4.4. Nel caso in esame, emerge dalla sentenza, nella parte relativa allo svolgimento del processo, che l’Ufficio già nel giudizio di primo grado aveva posto in evidenza che in sede di contraddittorio il contribuente non aveva fornito alcuna argomentazione idonea a confutare quanto accertato ed a giustificare la gestione antieconomica posta in essere nell’anno d’imposta in contestazione.

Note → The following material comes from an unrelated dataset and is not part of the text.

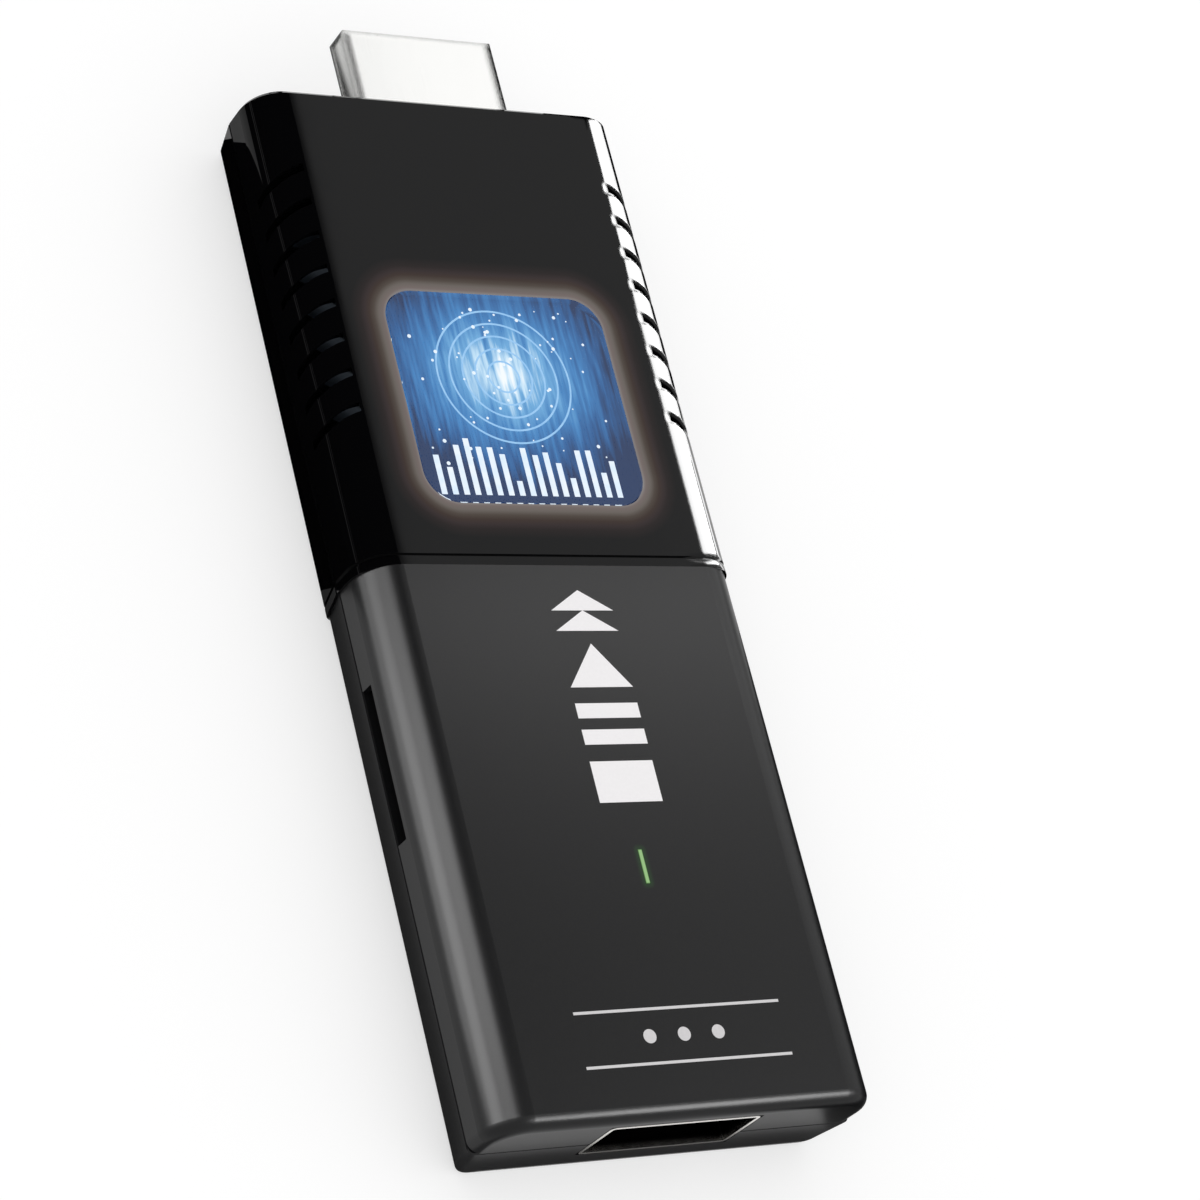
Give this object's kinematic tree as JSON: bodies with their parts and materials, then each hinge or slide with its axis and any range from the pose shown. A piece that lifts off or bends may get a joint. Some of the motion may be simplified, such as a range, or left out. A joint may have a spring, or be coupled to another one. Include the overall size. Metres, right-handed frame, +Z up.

4.5. Il ricorrente, d’altro canto, non ha riportato in ricorso e neppure allegato, in omaggio al principio di autosufficienza, eventuali giustificazioni evidenziate in sede di contraddittorio, e non valutate dall’Ufficio, volte a dimostrare la sussistenza di circostanze idonee in astratto a contrastare la presunzione di maggiore reddito, sicchè deve ritenersi che l’Agenzia fiscale abbia esattamente applicato le modalità procedurali indicate da questa Corte e che la Commissione regionale – la quale, peraltro, si limita a rilevare la assenza di giustificazioni da parte del contribuente nel corso del procedimento amministrativo – non ha errato nell’applicazione delle norme invocate dal ricorrente, essendosi uniformata ai principi sopra richiamati.

5. In conclusione, il ricorso va rigettato. Nulla sulle spese in assenza di attività difensiva dell’Amministrazione finanziaria. Sussistono i presupposti per il versamento da parte del ricorrente dell’ulteriore importo a titolo di contributo unificato.

P.Q.M.

La Corte rigetta il ricorso. Nulla sulle spese.

Ai sensi del D.P.R. n. 115 del 2002, art. 13, comma 1 quater, dà atto della sussistenza dei presupposti processuali per il versamento da parte del ricorrente dell’ulteriore importo a titolo di contributo unificato pari a quello previsto per il ricorso, a norma dello stesso art. 13, comma 1 bis se dovuto.

Così deciso in Roma, il 23 ottobre 2019.